Start Supplied data

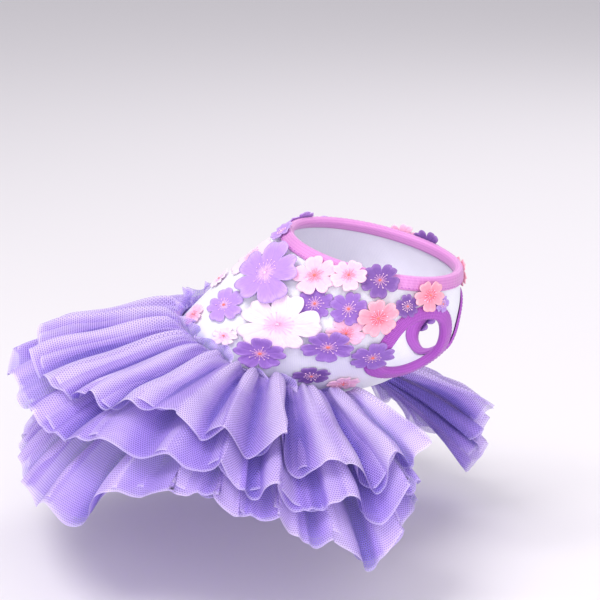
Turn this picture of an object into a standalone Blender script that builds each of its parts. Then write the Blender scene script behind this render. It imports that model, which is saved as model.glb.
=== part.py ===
# A small dog's tutu dress in the form that it has when worn by a sitting dog:
# a sleeveless bodice with cut blossoms, bound edges and a gathered net skirt of three tiers.
# Metres, +Z up, +X the way the wearer faces, +Y the wearer's left side.
# The origin is on the inside of the bodice, at the back of the neckline, where it sits on the withers.
# Round the body 0 degrees is the middle of the back, 90 the wearer's right side and 180 the belly.

import math

import bmesh
import bpy
from mathutils import Vector

# Body form that the bodice fits
BACK_LENGTH = 0.0917
BACK_PITCH = math.radians(41.8)
BACK_ARCH = 0.003
CHEST_DEPTH = 0.118
CHEST_WIDTH = 0.096

# Cloth, trims and the gaps between pieces
FABRIC_THICKNESS = 0.0012
BINDING_THICKNESS = 0.0010
BINDING_WIDTH = 0.0060
NET_THICKNESS = 0.0010
PETAL_THICKNESS = 0.0008
CLEARANCE = 0.0003
BINDING_CLEARANCE = 0.0006
FLOWER_CLEARANCE = 0.0006

# Leg holes, the places as shares of the bodice's length and degrees round the body
ARMHOLE_ALONG = 0.62
ARMHOLE_AROUND = 149.5
ARMHOLE_LENGTH = 0.4 * BACK_LENGTH
ARMHOLE_WIDTH = 0.0340
ARMHOLE_SQUARENESS = 2.3

# Skirt
UPPER_TIER_LENGTH = 0.082
MIDDLE_TIER_LENGTH = 0.100
LOWER_TIER_LENGTH = 0.120
SEAM_SPACING = 0.0040
LOWEST_SEAM = 0.0020
SKIRT_END = 150.0
TIER_BEND = 8.0
TIER_SPREAD = 4.0
GATHER_LENGTH = 0.010

# Resolution of the meshes
BODICE_COLUMNS = 48
BODICE_ROWS = 11
ARMHOLE_STEPS = 28
NECK_STEPS = 34
TIER_STEPS_PER_HALF_FOLD = 2
TIER_ROWS = 3

# Body sections from waist to neck:
# place along the back, depth and width as shares of the chest's, tilt of the section in degrees
BODY_SECTIONS = (
    # along, depth, width, tilt
    (0.00, 0.925, 0.92, 12.5),
    (0.25, 0.965, 0.97, 17.0),
    (0.60, 1.000, 1.00, 18.4),
    (0.80, 0.915, 0.95, 15.7),
    (1.00, 0.775, 0.82, 11.8),
)

# How the skirt fans out: place round the seam, and the way that the cloth there points,
# in degrees from straight back round by the side
FAN = (
    # around, azimuth
    (0, 0),
    (30, 22),
    (60, 56),
    (90, 96),
    (120, 123),
    (150, 142),
)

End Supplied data

**What you need to do:** Every line of the material must be returned exactly as it appears.

**Exercise solution:**
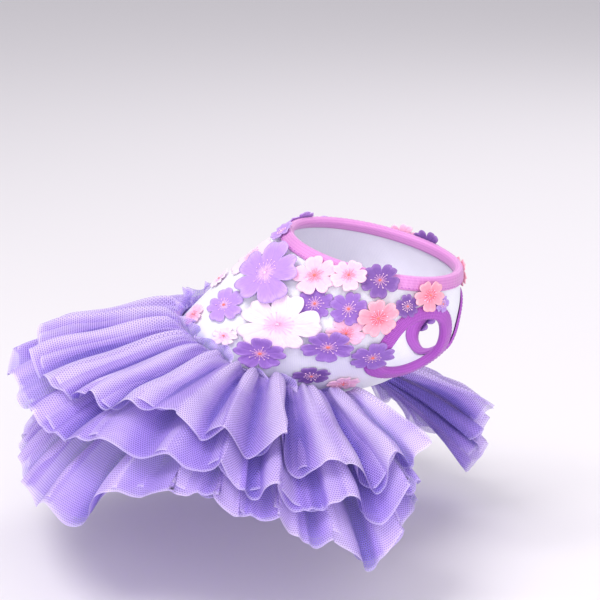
Turn this picture of an object into a standalone Blender script that builds each of its parts. Then write the Blender scene script behind this render. It imports that model, which is saved as model.glb.
=== part.py ===
# A small dog's tutu dress in the form that it has when worn by a sitting dog:
# a sleeveless bodice with cut blossoms, bound edges and a gathered net skirt of three tiers.
# Metres, +Z up, +X the way the wearer faces, +Y the wearer's left side.
# The origin is on the inside of the bodice, at the back of the neckline, where it sits on the withers.
# Round the body 0 degrees is the middle of the back, 90 the wearer's right side and 180 the belly.

import math

import bmesh
import bpy
from mathutils import Vector

# Body form that the bodice fits
BACK_LENGTH = 0.0917
BACK_PITCH = math.radians(41.8)
BACK_ARCH = 0.003
CHEST_DEPTH = 0.118
CHEST_WIDTH = 0.096

# Cloth, trims and the gaps between pieces
FABRIC_THICKNESS = 0.0012
BINDING_THICKNESS = 0.0010
BINDING_WIDTH = 0.0060
NET_THICKNESS = 0.0010
PETAL_THICKNESS = 0.0008
CLEARANCE = 0.0003
BINDING_CLEARANCE = 0.0006
FLOWER_CLEARANCE = 0.0006

# Leg holes, the places as shares of the bodice's length and degrees round the body
ARMHOLE_ALONG = 0.62
ARMHOLE_AROUND = 149.5
ARMHOLE_LENGTH = 0.4 * BACK_LENGTH
ARMHOLE_WIDTH = 0.0340
ARMHOLE_SQUARENESS = 2.3

# Skirt
UPPER_TIER_LENGTH = 0.082
MIDDLE_TIER_LENGTH = 0.100
LOWER_TIER_LENGTH = 0.120
SEAM_SPACING = 0.0040
LOWEST_SEAM = 0.0020
SKIRT_END = 150.0
TIER_BEND = 8.0
TIER_SPREAD = 4.0
GATHER_LENGTH = 0.010

# Resolution of the meshes
BODICE_COLUMNS = 48
BODICE_ROWS = 11
ARMHOLE_STEPS = 28
NECK_STEPS = 34
TIER_STEPS_PER_HALF_FOLD = 2
TIER_ROWS = 3

# Body sections from waist to neck:
# place along the back, depth and width as shares of the chest's, tilt of the section in degrees
BODY_SECTIONS = (
    # along, depth, width, tilt
    (0.00, 0.925, 0.92, 12.5),
    (0.25, 0.965, 0.97, 17.0),
    (0.60, 1.000, 1.00, 18.4),
    (0.80, 0.915, 0.95, 15.7),
    (1.00, 0.775, 0.82, 11.8),
)

# How the skirt fans out: place round the seam, and the way that the cloth there points,
# in degrees from straight back round by the side
FAN = (
    # around, azimuth
    (0, 0),
    (30, 22),
    (60, 56),
    (90, 96),
    (120, 123),
    (150, 142),
)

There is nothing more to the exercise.